There has been more than 800 earthquakes and thousands of tremors in Iceland since last Friday and more than 4,000 residents have been forced to evacuate the town of Grindavik.
The town of Grindavik was split in two as a result of seismic activity and a state of emergency has been declared over a possible volcanic eruption.
There are fears that Iceland “could be ripped apart” and the town of Grindavik could be “frozen in time like Pompeii.”
Roads have been closed, tourist attractions have been shut down and towns in the path of the lava expected to come have all been evacuated.
Giant bulldozers are digging a 3.5 mile ditch to create earth mounds in an attempt to stop the lava and workers are building a wall around the Svartsengi power plant.
Police have put up checkpoints around what they call the “red zone” as there is a smell of sulphur dioxide gas, which means that magma is close to the surface.
The Icelandic Meteorological Office warned, “Due to the release of tension, it is likely that the magma will have an easy way to the surface.”
Kristjan Rargrarssan, a search and rescue worker in Iceland, told The Mirror: “It is the red zone, the area with the most earthquakes, the most cracks and the most volcanic activity.”
British expat Anne Sigurdsson, 66, moved to Iceland seven years ago with her husband, Siggi.
She said, “People are apprehensive and everyone feels so much for those evacuated as we know it could so easily be us too.
“This island could be ripped apart. We fear Grindavik could end up frozen in time like Pompeii. On Friday afternoon, it was like shake, rattle, and roll here.

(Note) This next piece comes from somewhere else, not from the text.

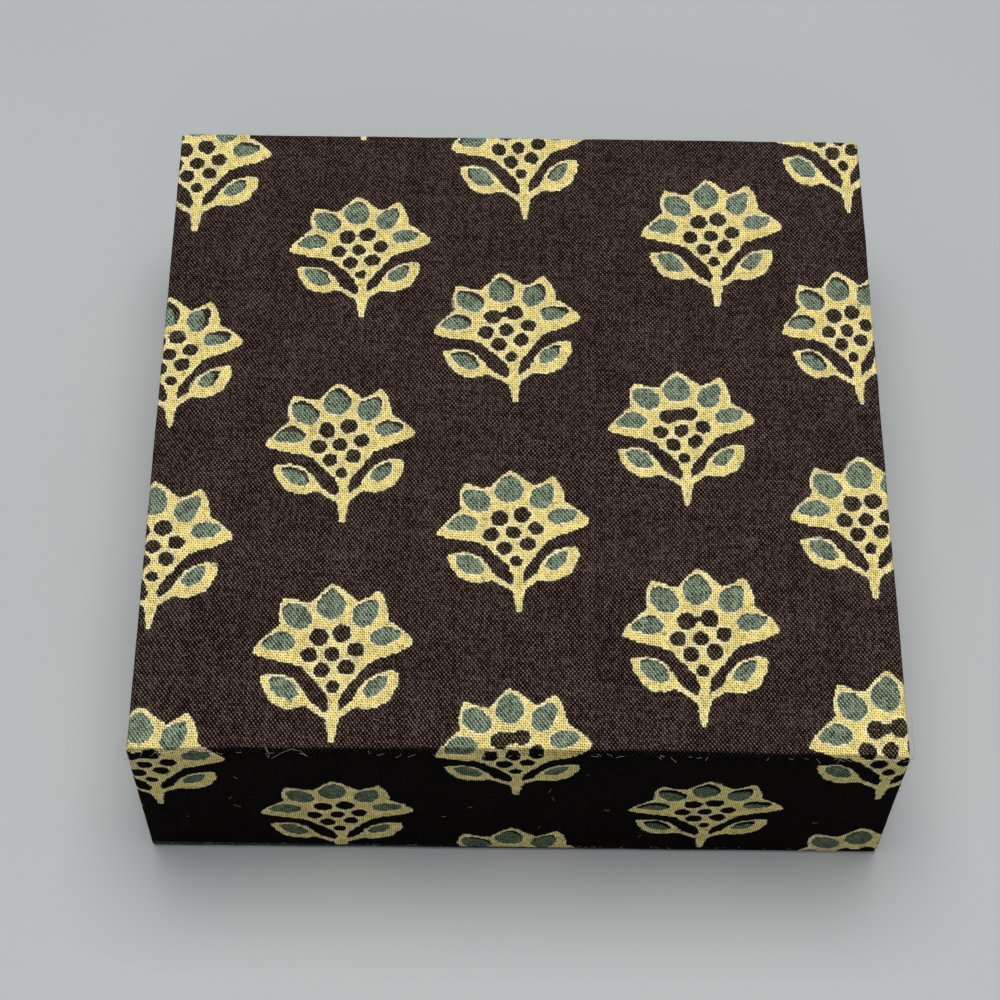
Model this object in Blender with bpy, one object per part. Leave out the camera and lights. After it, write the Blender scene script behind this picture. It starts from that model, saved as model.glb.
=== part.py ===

“You hear it before you feel it, it’s like thunder in the ground. Everything was shaking and the house was creaking. It was like being inside one of those snow globes and being shaken around.”
Sigurdsson added, “If it goes where they say it is going to, the lava could go to the power plant and the water plant. Already house prices have taken a hit so many people could end up with nothing.
“Nobody is going to want to live here.”